По окончании балетного сезона Прокофьевы отправились в запущенное, пыльное шато Монверан (Montveran) — настоящий средневековый замок — в восьми часах езды по железной дороге от Парижа, расположенное между Лионом и городком Кюлозом, — недалеко от швейцарской границы — и снятое на лето у графов де ля Флешер де Борегар (de la Flechere de Beauregard). Замок, построенный в XIV–XVII веках, полный антикварных вещей, был весь украшен внутри графскими коронами и подлинно живописен, чрезвычайно просторен, но не слишком удобен для жизни, зато с отличным видом на «горы, холмы, луга, Рону, кусочек озера». Кроме того, неподалёку, в Кюлозе, обретался Стравинский. Шато пришлось чистить ещё несколько дней после вселения от «вековой» пыли, ванная комната — это не уставало поражать Прокофьева даже в аристократических домах «цивилизованной» Европы — пребывала просто в пещерном состоянии. Стравинский стал частым гостем в Монверане. Разумеется, заводил разговоры на излюбленную тему — о том, как его не понимает и всё притесняет Дягилев и как Дягилев вообще мало что понимает в его музыке. Стравинский, не обделённый ни талантом, ни успехом, ни деньгами, вообще любил пожаловаться на жизнь, позлословить о своих благодетелях и коллегах — такова была его натура. В 1926 году Дукельский стал свидетелем одного такого антидягилевского монолога, прервать который ему не позволяло лишь уважение к гостеприимству: Стравинский пригласил его к себе домой в Ниццу, накормил обедом в кругу многолюдной семьи, напоил водкой. На что же он жаловался младшему коллеге? Как всегда, на «отвратительные» оркестровые исполнения, на цинизм, с каким уродуется его музыка, на постыдно недостаточные репетиции и т. д. и т. п». Дукельскому, да и не ему одному, присутствовать при таких разговорах не хотелось. Финансовое положение Дягилева было известно всем сотрудникам Русских балетов, а без неограниченных денег — какие же дополнительные репетиции с нанятыми оркестрантами? Остальное и обсуждать не стоило. «…Понимая, что передо мной сидел композитор, сделанный Дягилевым, обязанный Дягилеву всей своей карьерой, я стал испытывать напряжённый дискомфорт», — вспоминал этот эпизод Дукельский. Теперь слушать о грехах Дягилева-импресарио, о недопустимых купюрах в «Аполлоне» Стравинского, об отсутствии у Дягилева подлинного понимания музыки принуждены были Прокофьев и Лина Ивановна.

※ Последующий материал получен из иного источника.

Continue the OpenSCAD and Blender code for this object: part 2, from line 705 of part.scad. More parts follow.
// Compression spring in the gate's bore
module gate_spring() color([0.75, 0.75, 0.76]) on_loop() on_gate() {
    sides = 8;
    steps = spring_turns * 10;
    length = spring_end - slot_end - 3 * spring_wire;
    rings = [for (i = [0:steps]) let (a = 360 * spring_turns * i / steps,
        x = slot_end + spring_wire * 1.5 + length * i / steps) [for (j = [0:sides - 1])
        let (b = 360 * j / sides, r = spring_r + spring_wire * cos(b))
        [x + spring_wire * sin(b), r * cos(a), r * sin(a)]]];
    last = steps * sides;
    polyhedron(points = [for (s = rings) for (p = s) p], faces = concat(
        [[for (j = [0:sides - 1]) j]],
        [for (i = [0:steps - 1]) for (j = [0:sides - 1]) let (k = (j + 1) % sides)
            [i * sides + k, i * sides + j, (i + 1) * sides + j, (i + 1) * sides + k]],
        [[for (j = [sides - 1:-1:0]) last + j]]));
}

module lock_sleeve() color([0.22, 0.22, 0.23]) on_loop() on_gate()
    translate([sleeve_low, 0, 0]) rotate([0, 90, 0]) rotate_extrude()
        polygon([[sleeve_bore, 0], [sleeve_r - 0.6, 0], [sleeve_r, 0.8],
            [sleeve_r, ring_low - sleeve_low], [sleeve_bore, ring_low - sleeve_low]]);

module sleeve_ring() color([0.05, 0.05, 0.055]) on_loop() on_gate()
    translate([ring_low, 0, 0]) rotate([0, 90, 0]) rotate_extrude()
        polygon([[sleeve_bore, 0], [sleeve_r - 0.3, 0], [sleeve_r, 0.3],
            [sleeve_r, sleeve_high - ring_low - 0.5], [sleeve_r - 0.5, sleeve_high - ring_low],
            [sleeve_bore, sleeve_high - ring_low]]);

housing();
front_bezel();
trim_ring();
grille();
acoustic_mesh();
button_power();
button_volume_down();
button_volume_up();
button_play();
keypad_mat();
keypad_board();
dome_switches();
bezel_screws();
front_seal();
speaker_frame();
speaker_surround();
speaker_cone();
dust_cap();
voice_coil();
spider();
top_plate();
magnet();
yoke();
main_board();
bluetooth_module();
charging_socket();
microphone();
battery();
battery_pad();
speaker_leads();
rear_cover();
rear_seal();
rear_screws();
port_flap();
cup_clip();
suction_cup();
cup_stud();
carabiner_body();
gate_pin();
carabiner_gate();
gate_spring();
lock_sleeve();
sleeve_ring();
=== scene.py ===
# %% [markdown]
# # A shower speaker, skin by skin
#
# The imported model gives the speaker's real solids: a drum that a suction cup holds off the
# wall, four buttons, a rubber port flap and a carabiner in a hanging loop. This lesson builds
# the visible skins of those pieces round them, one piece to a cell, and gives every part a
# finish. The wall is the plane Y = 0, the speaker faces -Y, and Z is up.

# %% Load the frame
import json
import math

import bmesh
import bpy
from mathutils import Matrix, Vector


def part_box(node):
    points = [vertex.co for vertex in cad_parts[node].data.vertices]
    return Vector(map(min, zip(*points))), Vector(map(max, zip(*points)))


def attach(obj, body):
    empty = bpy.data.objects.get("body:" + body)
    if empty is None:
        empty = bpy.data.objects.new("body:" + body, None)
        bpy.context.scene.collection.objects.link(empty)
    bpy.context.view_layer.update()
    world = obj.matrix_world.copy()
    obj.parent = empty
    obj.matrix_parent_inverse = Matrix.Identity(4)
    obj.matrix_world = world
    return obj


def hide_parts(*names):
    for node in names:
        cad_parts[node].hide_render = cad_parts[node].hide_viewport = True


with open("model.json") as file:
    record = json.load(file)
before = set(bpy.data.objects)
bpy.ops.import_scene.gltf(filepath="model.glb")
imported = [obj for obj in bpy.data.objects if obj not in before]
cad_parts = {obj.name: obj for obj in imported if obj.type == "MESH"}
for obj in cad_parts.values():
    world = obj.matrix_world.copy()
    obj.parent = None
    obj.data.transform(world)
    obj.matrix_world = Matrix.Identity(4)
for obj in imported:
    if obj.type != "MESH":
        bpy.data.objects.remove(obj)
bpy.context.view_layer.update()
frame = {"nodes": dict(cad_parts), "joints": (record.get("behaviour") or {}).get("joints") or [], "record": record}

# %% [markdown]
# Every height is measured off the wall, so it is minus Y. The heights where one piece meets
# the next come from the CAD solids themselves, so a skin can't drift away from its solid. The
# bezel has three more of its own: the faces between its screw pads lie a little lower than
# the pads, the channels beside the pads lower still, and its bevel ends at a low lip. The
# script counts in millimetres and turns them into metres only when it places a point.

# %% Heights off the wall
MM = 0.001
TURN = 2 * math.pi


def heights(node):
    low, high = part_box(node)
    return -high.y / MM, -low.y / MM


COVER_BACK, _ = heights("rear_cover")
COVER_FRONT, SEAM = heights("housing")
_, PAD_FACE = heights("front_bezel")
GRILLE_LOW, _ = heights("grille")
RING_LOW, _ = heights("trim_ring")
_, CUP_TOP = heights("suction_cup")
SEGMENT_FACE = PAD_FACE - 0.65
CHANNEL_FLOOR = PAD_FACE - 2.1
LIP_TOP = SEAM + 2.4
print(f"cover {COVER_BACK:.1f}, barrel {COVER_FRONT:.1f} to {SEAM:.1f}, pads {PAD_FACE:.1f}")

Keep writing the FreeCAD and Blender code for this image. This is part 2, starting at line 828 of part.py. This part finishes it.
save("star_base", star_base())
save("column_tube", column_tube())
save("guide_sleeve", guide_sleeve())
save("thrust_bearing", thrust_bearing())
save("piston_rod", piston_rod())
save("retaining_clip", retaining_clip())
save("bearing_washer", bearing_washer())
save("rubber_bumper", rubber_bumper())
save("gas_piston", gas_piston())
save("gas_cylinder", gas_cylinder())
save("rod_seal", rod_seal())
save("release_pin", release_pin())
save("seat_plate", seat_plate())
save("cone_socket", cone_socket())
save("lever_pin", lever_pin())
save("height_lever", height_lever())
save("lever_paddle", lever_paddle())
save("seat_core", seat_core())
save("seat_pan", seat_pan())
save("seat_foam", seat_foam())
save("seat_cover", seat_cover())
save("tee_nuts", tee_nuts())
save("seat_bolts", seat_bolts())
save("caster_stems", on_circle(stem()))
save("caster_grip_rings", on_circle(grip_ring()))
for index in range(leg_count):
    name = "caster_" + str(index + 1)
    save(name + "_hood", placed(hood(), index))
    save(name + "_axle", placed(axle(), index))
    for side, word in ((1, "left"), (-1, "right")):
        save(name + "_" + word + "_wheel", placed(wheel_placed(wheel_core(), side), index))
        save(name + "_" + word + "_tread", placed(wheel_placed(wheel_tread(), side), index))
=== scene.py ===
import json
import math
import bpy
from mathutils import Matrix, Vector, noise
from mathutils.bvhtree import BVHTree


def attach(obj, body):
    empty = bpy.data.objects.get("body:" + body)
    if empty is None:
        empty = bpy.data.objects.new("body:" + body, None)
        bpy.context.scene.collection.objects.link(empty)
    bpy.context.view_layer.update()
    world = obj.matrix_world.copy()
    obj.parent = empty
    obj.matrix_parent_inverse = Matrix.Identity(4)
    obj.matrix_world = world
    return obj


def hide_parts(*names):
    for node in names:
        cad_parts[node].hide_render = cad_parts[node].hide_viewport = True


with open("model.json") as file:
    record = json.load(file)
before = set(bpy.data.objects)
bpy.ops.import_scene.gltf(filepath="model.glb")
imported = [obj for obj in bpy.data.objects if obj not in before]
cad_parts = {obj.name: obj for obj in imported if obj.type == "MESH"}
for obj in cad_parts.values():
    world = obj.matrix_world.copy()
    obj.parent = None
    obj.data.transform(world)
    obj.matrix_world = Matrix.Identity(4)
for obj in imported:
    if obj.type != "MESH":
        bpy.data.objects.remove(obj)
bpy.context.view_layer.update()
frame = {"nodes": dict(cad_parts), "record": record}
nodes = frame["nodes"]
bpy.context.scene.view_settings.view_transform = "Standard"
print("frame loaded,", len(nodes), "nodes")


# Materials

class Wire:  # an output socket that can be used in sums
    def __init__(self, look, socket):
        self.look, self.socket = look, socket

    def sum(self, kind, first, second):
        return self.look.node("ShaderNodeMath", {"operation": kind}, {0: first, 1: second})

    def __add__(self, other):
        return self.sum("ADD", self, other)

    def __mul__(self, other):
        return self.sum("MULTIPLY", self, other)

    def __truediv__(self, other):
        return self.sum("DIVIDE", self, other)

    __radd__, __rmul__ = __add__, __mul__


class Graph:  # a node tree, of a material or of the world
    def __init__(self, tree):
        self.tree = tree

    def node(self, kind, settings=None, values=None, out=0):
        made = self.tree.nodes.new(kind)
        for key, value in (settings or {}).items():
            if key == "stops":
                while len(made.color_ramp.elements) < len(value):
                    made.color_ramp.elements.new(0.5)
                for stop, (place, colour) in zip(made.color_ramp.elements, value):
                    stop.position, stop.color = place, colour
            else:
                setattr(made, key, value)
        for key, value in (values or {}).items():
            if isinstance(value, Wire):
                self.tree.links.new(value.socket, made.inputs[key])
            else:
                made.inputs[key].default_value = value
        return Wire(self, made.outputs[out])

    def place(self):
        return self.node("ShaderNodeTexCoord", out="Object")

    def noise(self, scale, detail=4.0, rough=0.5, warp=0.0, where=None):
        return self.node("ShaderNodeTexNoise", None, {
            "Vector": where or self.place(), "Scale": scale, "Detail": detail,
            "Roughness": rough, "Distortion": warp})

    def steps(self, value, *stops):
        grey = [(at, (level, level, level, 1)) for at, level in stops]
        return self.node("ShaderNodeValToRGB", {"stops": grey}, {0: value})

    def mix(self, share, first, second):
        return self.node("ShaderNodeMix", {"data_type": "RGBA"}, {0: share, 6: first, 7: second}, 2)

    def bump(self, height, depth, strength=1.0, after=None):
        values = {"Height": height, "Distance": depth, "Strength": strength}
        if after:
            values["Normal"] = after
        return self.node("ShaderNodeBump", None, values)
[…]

А в это самое время в Венеции Дягилев умирал от фурункулёза, очень опасного при диабете и уже перешедшего в заражение крови. У него несколько дней был жар, и врачи ничего не могли поделать. В Венеции стояли душные августовские дни, и в ночь после его кончины, с 19 на 20 августа, над лагуной разразилась жестокая гроза.
Первое, что испытал Прокофьев при известии о смерти своего названого музыкального отца, которое привёз ему в Монверан Сувчинский, это жгучий стыд: «…Вчера, когда Дягилев лежал на столе, мы сидели тут со Стравинским и всячески проезжались на его счёт. Есть вроде оправдания: проезжался, собственно говоря, Стравинский, но оправдание это малое: мы слушали с удовольствием».
Было ясно, что целая эпоха подошла к концу. Прокофьев уже давно и крепко стоял на ногах в Западной Европе и в Америке как симфонист и как концертирующий пианист, росло его признание в СССР, и в поддержке дягилевской антрепризы он не нуждался. «Но Дягилев — как гениальный руководитель, но Дягилев — как замечательно интересная личность, как «вещь» <…> — вот где я чувствую потерю», — записывает он в дневнике.